Yes, the inbound/ and outbound/ definitely need special permissions. But why the exchange/ directory itself would need to be writable by anyone? This enables anyone to wreak havoc; e.g. rename exchange/MyCourse to exchange/OldCourse, create a new MyCourse directory and thereby get control over all future submissions.

rkdarst commented 4 years ago

Yeah, I've been operating with that check disabled (via the groupshared option) and things work fine. I think the reason it insists is an assumption that the sysadmin does not set things up or there aren't different uids for each user that are managed carefully, so wants everything open to make it "easy".

perllaghu commented 4 years ago

... because the directory structure (as given in exchange/submit.py) is

self.inbound_path = os.path.join(self.root, self.coursedir.course_id, 'inbound')

so it's exchange/{course_id}/inbound - and the student's notebook-server creates it if it doesn't exist..... which it needs to do, as release_assignment only makes the exchange/{course_id}/outbound, and not a matching inbound

nthiery commented 4 years ago

... because the directory structure (as given in exchange/submit.py) is

self.inbound_path = os.path.join(self.root, self.coursedir.course_id, 'inbound')

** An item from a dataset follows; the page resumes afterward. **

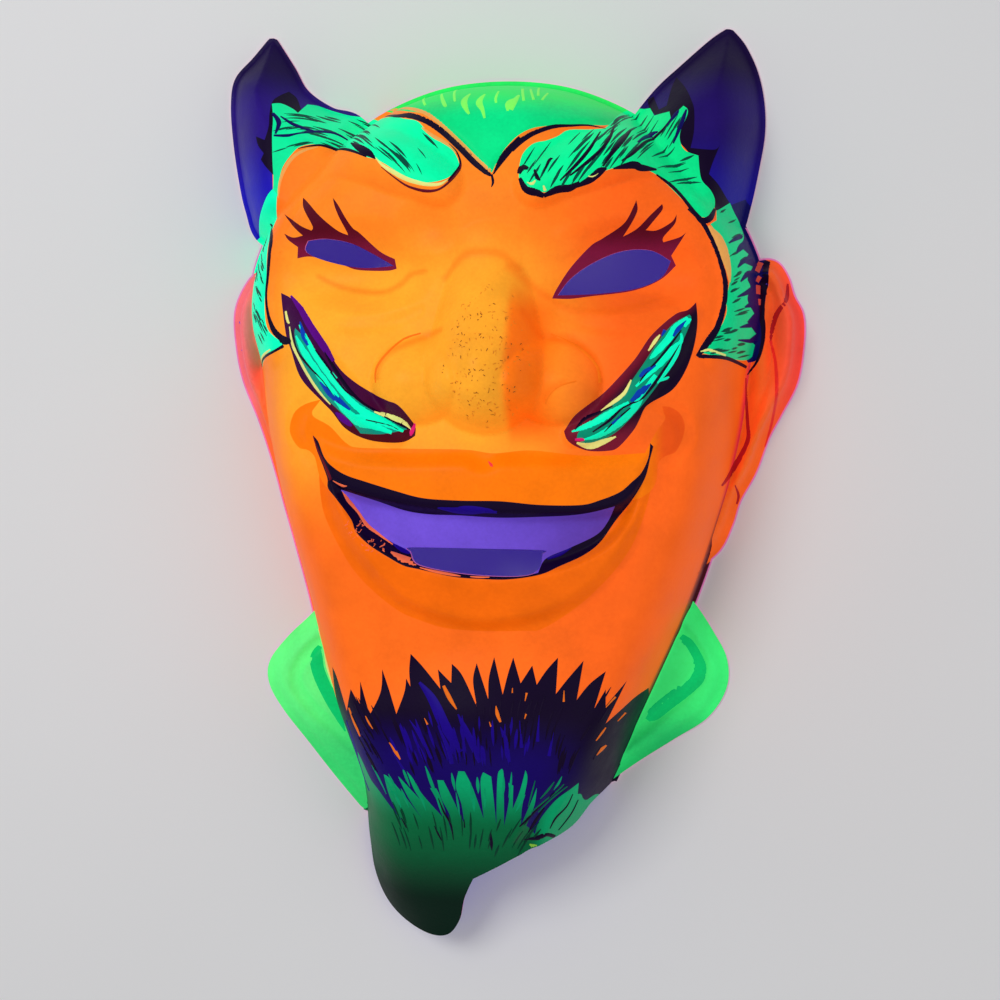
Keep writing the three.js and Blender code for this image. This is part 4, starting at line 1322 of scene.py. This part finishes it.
BROW_STROKES = [
    (NAVY, [
        [(56.5, 114.5, .2), (59, 121.5, .7), (60.5, 126, .3)],
        [(53.5, 120, .2), (57, 124.5, .6), (58, 126, .2)],
        [(45.5, 113, .3), (49, 118, .8), (51.5, 119, .2)],
        [(74.5, 82.5, .2), (78.5, 86, .8), (79.5, 86.5, .3)],
        [(77, 79.5, .2), (79, 82.5, .9), (81.5, 85, .4)],
        [(77.5, 75, .2), (80, 78, .8), (83, 79.5, .5)],
        [(78.5, 70.5, .2), (81, 73.5, .8), (83, 74.5, .5)],
        [(77.5, 65.5, .2), (81, 67.5, .7), (82.5, 69, .5)],
        [(80, 62.5, .2), (82, 63.5, .7), (84, 64, .4)],
        [(78.5, 56, .2), (82, 57, .7), (84.5, 57.5, .5)],
        [(78, 52, .2), (82.5, 52, .6), (85.5, 52.5, .4)],
        [(-73, 125, .2), (-69, 122.5, .5), (-65, 121, .5), (-61.5, 120, .3)],
        [(-74, 118, .3), (-69.5, 118, .5), (-66, 119, .3), (-60.5, 120, .5), (-55, 119.5, .4),
         (-51, 117.5, .2)],
        [(-75.5, 126, .4), (-73, 122.5, .7), (-73.5, 118.5, .3)],
    ]),
    (BLACK, [
        [(10, 100.5, .5), (12, 97, 1), (15, 96, 1.1), (17.5, 95, .6)],
        [(17.5, 95, .5), (22, 97, 1), (25.5, 97.5, .9), (28.5, 99, .5)],
        [(27.5, 98, .4), (31.5, 100, .9), (34.5, 102.5, 1), (36.5, 103.5, .3)],
        [(38.5, 103.5, .2), (44.5, 105, 1.1), (47, 104.5, 1), (51.5, 104.5, .3)],
        [(51.5, 103, .2), (56, 100, .5), (59.5, 96.5, .5), (63.5, 91.5, .6), (66, 89, .9), (68.5, 90, .9),
         (70, 93.5, .4)],
        [(9.5, 102, .6), (10.5, 104, 1), (12.5, 103.5, .4)],
        [(14.5, 103, .3), (15.5, 100.5, .6), (16.5, 99.5, .2)],
        [(17.5, 102, .2), (19, 106, .5), (20, 106.5, .2)],
        [(22.5, 99.5, .2), (27.5, 104.5, .5), (31.5, 110, .5), (34, 116, .2)],
        [(25.5, 101, .2), (30.5, 105, .5), (34.5, 109, .5), (37, 113.5, .5), (38, 119.5, .2)],
        [(35.5, 104, .2), (37.5, 107.5, .6), (41, 113, .7), (43, 118, .3)],
        [(41, 106, .2), (44.5, 109, .5), (49, 115.5, .5), (53, 119.5, .4), (55.5, 123, .2)],
        [(-45.5, 113.5, .2), (-41.5, 111, 1), (-38, 109, 1.1), (-36, 107.5, .6), (-35, 106.5, .1)],
        [(-65.5, 113.5, .1), (-61, 114.5, .3), (-57, 114.5, .4), (-49, 112, .5), (-42.5, 109.5, .4),
         (-38, 107.5, .3)],
        [(-12, 99.5, .2), (-9.5, 103.5, .5), (-9, 106, .3), (-10.5, 109.5, .2), (-13, 112, .1)],
        [(-76, 89.5, .3), (-73, 84.5, .9), (-73, 78.5, .7), (-73.5, 71.5, .5), (-74, 65, .4), (-73, 59, .5),
         (-71, 54.5, .8), (-68.5, 52, .9), (-66, 50.5, 1.2), (-63.5, 50.5, .5)],
        [(-82.5, 42.5, .3), (-78, 44.5, .5), (-70.5, 47, .4), (-66.5, 49, .5)],
    ]),
    (TAN, [
        [(-59, 114, .1), (-63, 113, .4), (-66.5, 111, .5), (-69, 107.5, .5), (-70.5, 103.5, .4),
         (-71, 100, .3), (-71, 97, .1)],
        [(-22, 117.5, .2), (-18, 114.5, .5), (-13.5, 112, .4), (-10.5, 109, .2)],
        [(68, 87.5, .3), (71, 83.5, 1.4), (73, 79, 1.4), (74.5, 74, .8), (75, 70, .2)],
    ]),
    (PALE, [
        [(-82, 43.5, .2), (-79.5, 44.8, .5), (-76, 46, .5), (-71.5, 47.8, .2)],
        [(-35, 107, .1), (-32.5, 104.5, .4), (-28.5, 102, .6), (-24.5, 100, .6), (-19, 98.5, .5),
         (-14.5, 98.5, .4), (-12, 100, .1)],
        [(66, 48, .2), (69, 48.5, .4), (74, 47, .3)],
        [(12.5, 99, .1), (14, 98.5, .4), (15, 99.5, .2)],
        [(17.5, 98, .2), (18, 96.5, .4)],
        [(31, 101, .1), (32.5, 101, .3), (34, 102, .1)],
    ]),
    (MAROON, [
        [(-33, 104, .1), (-28.5, 100.5, .2), (-24.5, 98, .3), (-19, 96.5, .4), (-14.5, 97, .3),
         (-11, 100, .3), (-9, 104, .3), (-9, 105.5, .1)],
    ]),
    (CORAL, [
        [(86, 78.5, .8), (84.5, 75, .7)],
        [(85.5, 73.5, .6), (84.5, 71.5, .5)],
        [(85, 70.5, .8), (85, 67.5, .7)],
        [(85.5, 66, .5), (85.5, 64, .3)],
    ]),
]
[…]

so it's exchange/{course_id}/inbound - and the student's notebook-server creates it if it doesn't exist..... which it needs to do, as release_assignment only makes the exchange/{course_id}/outbound, and not a matching inbound

Ok, thanks for the explanation!

In the current state:

What about:

(1) Not imposing write permissions for anyone on `exchange/`` (2) Have release_assignment create the inbound directory (if needed) at the same time it creates the outbound directory

perllaghu commented 4 years ago

Worth a try... fork the code & test it :)

jhamrick commented 4 years ago

I think the reason it insists is an assumption that the sysadmin does not set things up or there aren't different uids for each user that are managed carefully, so wants everything open to make it "easy".

Yes, that's the reason the root is writeable (this was something that @ellisonbg needed at CalPoly).

(1) Not imposing write permissions for anyone on `exchange/``

I think in principle this should be ok, as long as for example we can give group write access for instructors. Though this does still add a step that a sysadmin would have to take care of (adding instructors to the relevant group).

(2) Have release_assignment create the inbound directory (if needed) at the same time it creates the outbound directory

The danger with this is that if you add a student after the assignment has been released, they then wouldn't have an inbound folder. You could check for this when adding students but it seems like it could easily get a bit complicated to implement this.

rkdarst commented 4 years ago

(2) Have release_assignment create the inbound directory (if needed) at the same time it creates the outbound directory

The danger with this is that if you add a student after the assignment has been released, they then wouldn't have an inbound folder. You could check for this when adding students but it seems like it could easily get a bit complicated to implement this.

I interpreted this to mean "instructor makes inbound/ and sets it writeable but not listable by everyone", then students can keep making their own returned-assignment subdirs like they do now. It already does this and works pretty well.

... though maybe it only works if instructor tries to submit once first. This logic can be moved up to "create inbound/ when releasing the first assignment". (when checking before I think I realized this flaw in our setup, but don't remember exactly now.)